26-02-2016, 13:04
|
#23
|
|
Sayın Meslekdaşlarım;
Kesinleşen bir işe iade kararı sonrasında, işçinin başvurması üzerine işçiyi işe davet eden işveren işe davetinde samimi ve bu kapsamda gerçek anlamda bir işe başlatma söz konusu değil ise; işçinin işe iade kararından kaynaklanan yasal haklarını talep etmek için bir alacak davası açması gerektiğini düşünüyorum.
Haliyle bu davada işe başlatma nedeni ile ödenmemiş olan işe başlatmama tazminatı (4857 Md.21/1) ile işçinin karar kesinleşinceye en fazla -4- aya kadar olan ücret ve sair hakları (4857 Md. 21/3) ve kıdem tazminatı farkı, ihbar tazminatı farkı, geçersiz addedilen feshi izleyen -4- aylık dönemde hak kazanılmış ise yıllık izin ücreti vs. alacaklar dava konusu olacaktır.

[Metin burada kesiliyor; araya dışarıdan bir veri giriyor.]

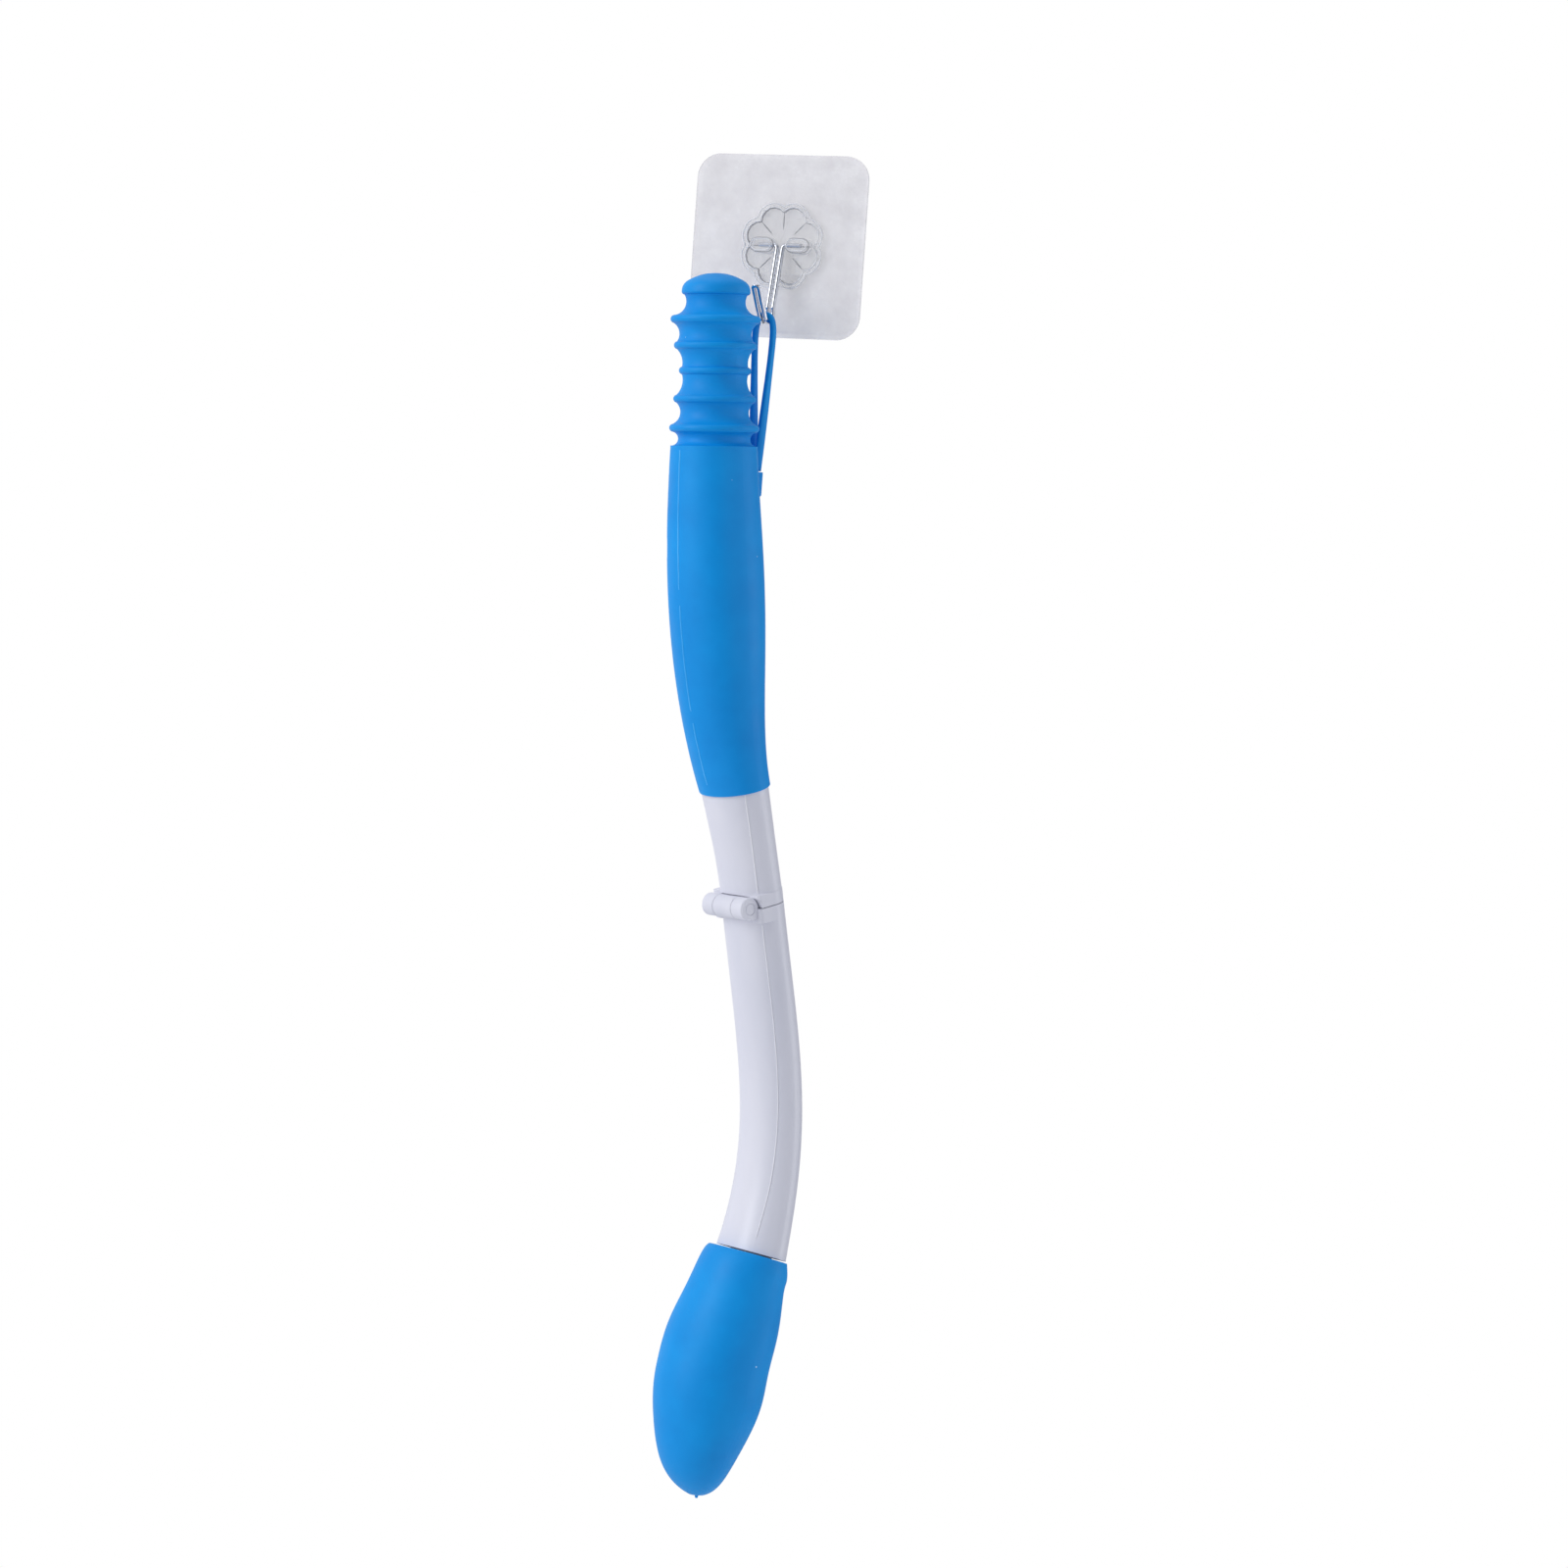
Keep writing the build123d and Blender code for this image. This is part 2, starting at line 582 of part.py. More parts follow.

Hesaplalamaların ise işe iade hiç gerçekleşmemiş gibi yapılması gerektiğini düşünüyorum.
İşçinin samimi olmayan işe davet kapsamında fiilen çalıştığı süreler ise bana kalırsa ayrıca değerlendirilmeli, işçinin bu döneme ilişkin olarak hak edişleri ayrıca hesaplanmalıdır.
Feshin kesinleştiği tarih olarak da kanaatimce işverenin işe davette samimi olmadığının ve gerçek anlamda bir işe başlatmanın söz konusu olmadığının anlaşıldığı tarihin, yani işçinin işverene gerçek anlamda işe başlatmanın olmadığını bildirdiği (ihtar vs) ya da böyle bir bildirim yapmaksızın doğrudan dava açmış olduğu tarihin esas alınması gerektiğini düşünüyorum.
Konuya bu şekilde bakıldığında işçinin işverenin davetine icabet ederek çalıştığı sürenin kıdem ve ihbar tazminatlarına etkisi vs. sıkıntılarda ortadan kalkacaktır.